La Palmera, originally Padre Staples Mall, is an indoor and open-air super-regional shopping mall located along the shopping corridor of South Padre Island Drive at Staples St. in Corpus Christi, Texas, United States. It has over 100 mainline stores and two anchor stores Dillard's and JCPenney, with one vacant space previously occupied by Macy's (originally Foley's).

==History==
In October 1968, the city issued its largest building permit for Ennis S. Joslin and Roy Smith to construct a mall on 44 acres of farmland. The mall was originally supposed to be called the Lexington Plaza Mall when it was first designed in 1965 because it was located on Lexington Boulevard, however, the owners changed the name in 1966 when Lexington Blvd was renamed South Padre Island Drive. The mall's construction was completed in 1969. The mall was started by Roy M. Smith and Ennis Joslin. The W.M. Bevly family became part owners two years later. The mall would include a movie theater, food court, carousel, and 3 anchors. Another early tenant was Woolworth.

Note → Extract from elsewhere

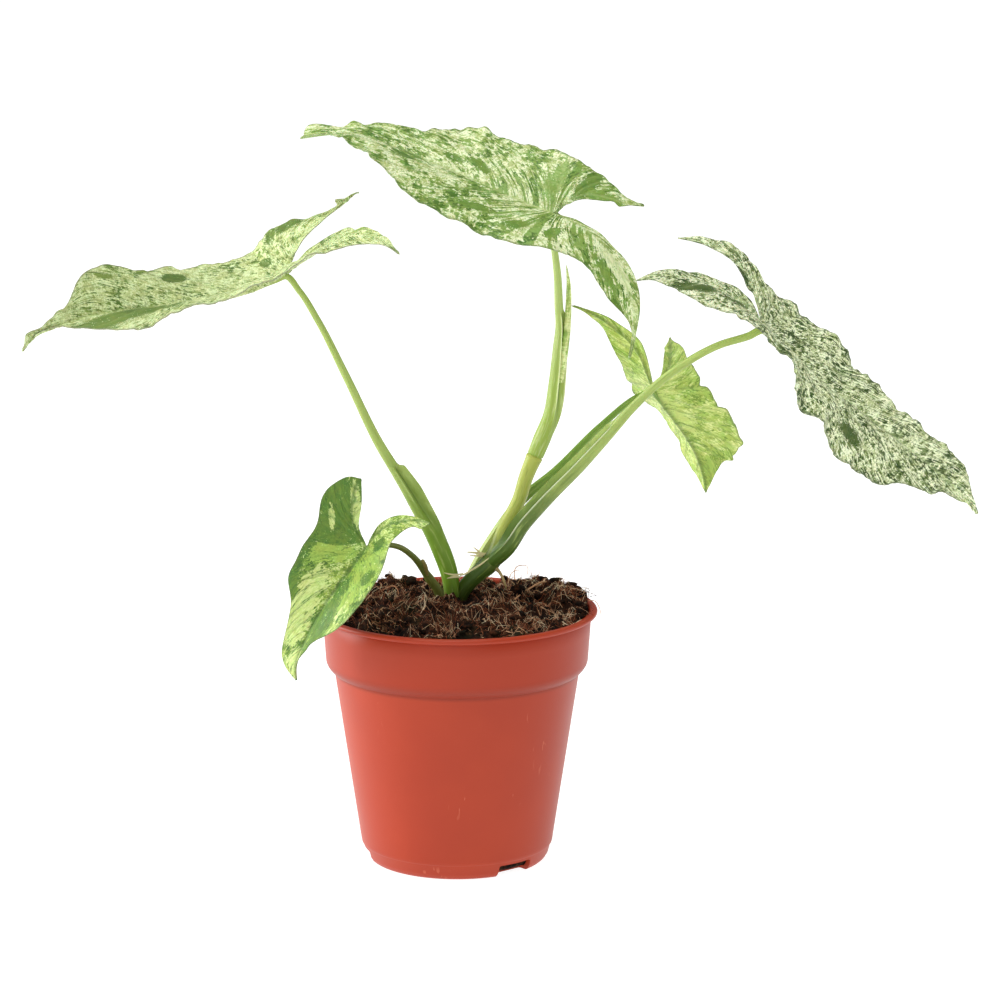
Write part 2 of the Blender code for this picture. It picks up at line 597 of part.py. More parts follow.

La Palmera opened on July 30, 1970, as Padre Staples Mall and the largest retail shopping mall in the Corpus Christi, Texas area. Original stores included Bealls, Bill's Shoes, Journeys, Luby's Cafeteria, Orange Julius, Texas State Optical, and Waldenbooks. One of the original restaurants was a Chick fil A, the first to open in the state of Texas.

In 1985, the mall had an expansion with Dillard's moving to another anchor space with Palais Royal moving in the former space. Foley's opened in a brand new 3-story anchor space. A parking garage with multiple floors was opened just next to Foley's. In 1988, a double-decker carousel was added to the mall.

In March 2007, small renovations began in the mall as just a few months later, Trademark Properties was beginning to purchase the mall. In July 2008, Padre Staples Mall was fully acquired by Trademark Property Company and was renamed La Palmera. The new owners completely renovated the mall. In early-February 2009, the carousel was removed from the mall. By July 2010, $50 million renovations were finished with a large food court, an outdoor plaza entrance, a 4,500 gallon fish tank, and a maritime-themed children's play area.

On December 22, 2022, The Cheesecake Factory opened a restaurant at the mall.

On January 8, 2026, Macy's announced that it would be closing as part of a plan to close 14 stores by the end of Q1 2026. The store closed on April 23, 2026.

==Lodging and entertainment==
One hotel is located just next door to La Palmera. In 2019, a permit was issued to allow construction to start on a 180–room and 4–story Home2 Suites hotel. The hotel finally opened in July 2020.

La Palmera offers many community clubs including Wave Walkers and Tide Turners. Wave Walkers allows attendants to get exercise by walking around the mall. Meanwhile, Tide Turners is a club designed for children to enjoy several activities.